Le « séisme environnemental » qu’a provoqué le Probo Koala concentre ces dérives. Le meurtre de Fabien s’est produit quelques semaines plus tard. Son journal, déchiffré par Férima, finit par relater le ballet des camions-citernes empoisonnant la ville de jour en jour, via les bouches d’égout, les ravines où agonise toute vie animale, les sols infiltrés, les nappes phréatiques contaminées. Malgré l’évidence de l’horreur, c’est dans un silence morbide et délétère que deux sortes de poison minent une société en proie à une succession de « saisons d’anomie » : les remugles chimiques qui polluent la capitale économique de la Côte d’Ivoire depuis que le « Bateau bleu » y a déversé nuitamment sa nauséabonde cargaison, et les pestilences suintant des agissements criminels de certains, de l’indifférence coupable d’autres, de la « guerre sournoise » qui a divisé le pays, du ressentiment et des égoïsmes qui, un peu partout, « sans parole ni poignée de main », sapent les sentiments d’amour et d’amitié censés unir les familles et les communautés.
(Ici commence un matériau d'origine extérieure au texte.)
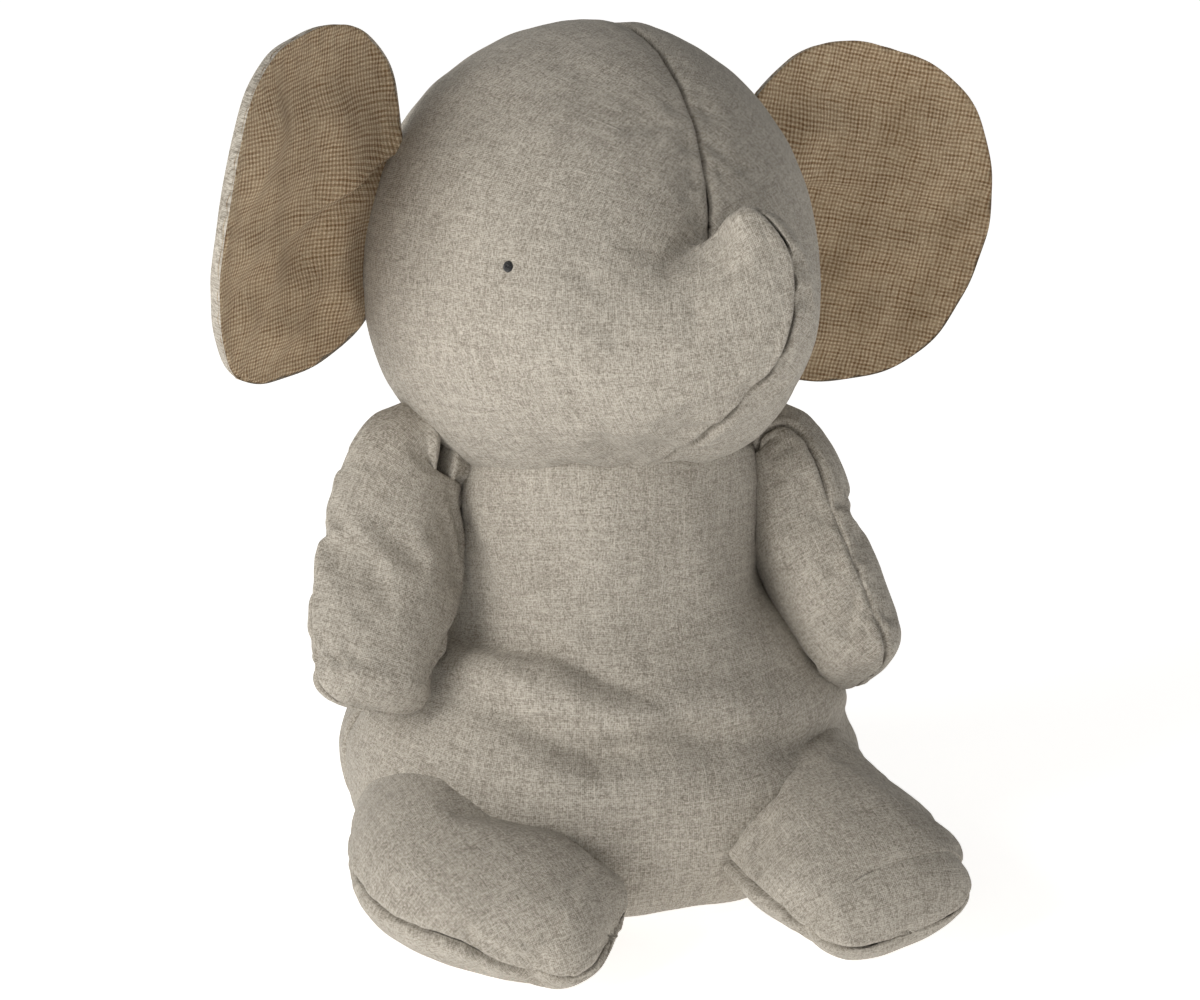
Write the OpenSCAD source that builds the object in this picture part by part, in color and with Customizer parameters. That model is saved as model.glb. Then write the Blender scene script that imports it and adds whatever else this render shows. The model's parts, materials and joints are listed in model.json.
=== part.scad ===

Fatma, la jeune vendeuse de cacahuètes qui a été l’unique témoin du meurtre, échappe in extremis à un viol parce que le violeur, qui est aussi l’assassin de Fabien, est rebuté et apeuré par « le désastre qu’était devenu son corps » pustuleux, du fait des dégâts causés par les émanations toxiques : « Tu vois, depuis l’affaire des déchets toxiques, mon corps ne ressemble plus à rien. C’est ça qui m’a sauvée. Le type s’est enfui en laissant la porte grande ouverte. » Le corps social et les individus, en proie à une terrible déréliction, ont accédé à une existence fantomatique, à tel point que, lorsque Fabien, pourtant bel et bien mort et mieux vêtu que d’ordinaire, rend visite à son meilleur ami, Koimin, pour boire une bière avec lui, il apparaît plus vivant que la plupart des vivants.
Avec cette fiction à suspense qui perpétue la mémoire d’une tragédie massive et bien réelle, la philosophe déploie une idée-force : la dignité de chaque être humain constitue la condition de possibilité d’un monde habitable. Les vies précaires, « à la merci de n’importe qui, de n’importe quoi », s’emploient à résister : il s’agit d’être quelqu’un plutôt que rien. Le journal intime de Fabien cherchant à élucider son existence, les baskets coûteuses qu’il a aux pieds lors de sa visite post mortem à Koimin : deux actes de défi à la déshumanisation, deux actes par lesquels il s’extrait du monde de déchets où d’autres ont confiné sa vie et celle de ses pareils. Lors d’un dialogue nocturne, post mortem lui aussi, avec Fatma endormie, il révèle mener lui aussi l’enquête sur sa propre mort et se proclame « intuable ». De même, pour Fatma, l’enjeu consiste en « la liberté de circuler librement sur les chemins qu’elle traçait par elle-même », puis de « parler en son nom propre ». Mais ne nous y trompons pas : au-delà de l’autonomie des femmes et de la légitime résistance des exclus, « l’affaire des odeurs » soulève à l’échelle mondiale la question de la résilience de la société tout entière. C’est de cohabiter qui nous fait humains, et cependant tous les humains ne cohabitent pas : ce monde où un capitaine de vaisseau fantôme ukrainien, après avoir trimballé sa cargaison de mort sur les océans, livre une leçon cynique de géopolitique à Fabien, c’est le nôtre.
Estampillé « conçu et édité en Côte d’Ivoire » sur la quatrième de couverture, ce thriller écologique tissant la chronique historique et sociale à l’intrigue policière est publié à Abidjan de manière à toucher en premier lieu ces habitants du Sud global chez qui l’on a cru possible, voilà seize ans, de se débarrasser de tonnes d’ordures très concrètement mortifères. En attendant que ce livre soit disponible en Europe, les lecteurs résidant de ce côté-ci du monde pourront se reporter à une autre facette de l’écriture de Tanella Boni, la poésie. Autrice de cinq romans, de livres pour la jeunesse, de trois essais, de nombreux travaux philosophiques et d’une douzaine de recueils poétiques, elle publie en effet parallèlement Insoutenable frontière aux éditions Bruno Doucey. Les sept mouvements du recueil reviennent autrement sur cet « air de déjà vu et panique à bord », ce « bateau-monde / qui prend l’eau de toutes parts ». Cependant, « porte[r] l’humeur du monde », c’est assumer la parole d’une « femme qui marche » et ainsi, à sa façon singulière, « reprise le tissu du monde » : « C’est là ton métier / Le tissu qui ressemble à ton pays / À ta langue la page blanche / Dont l’étendue te poursuit / Jusqu’au rivage de tes rêves ».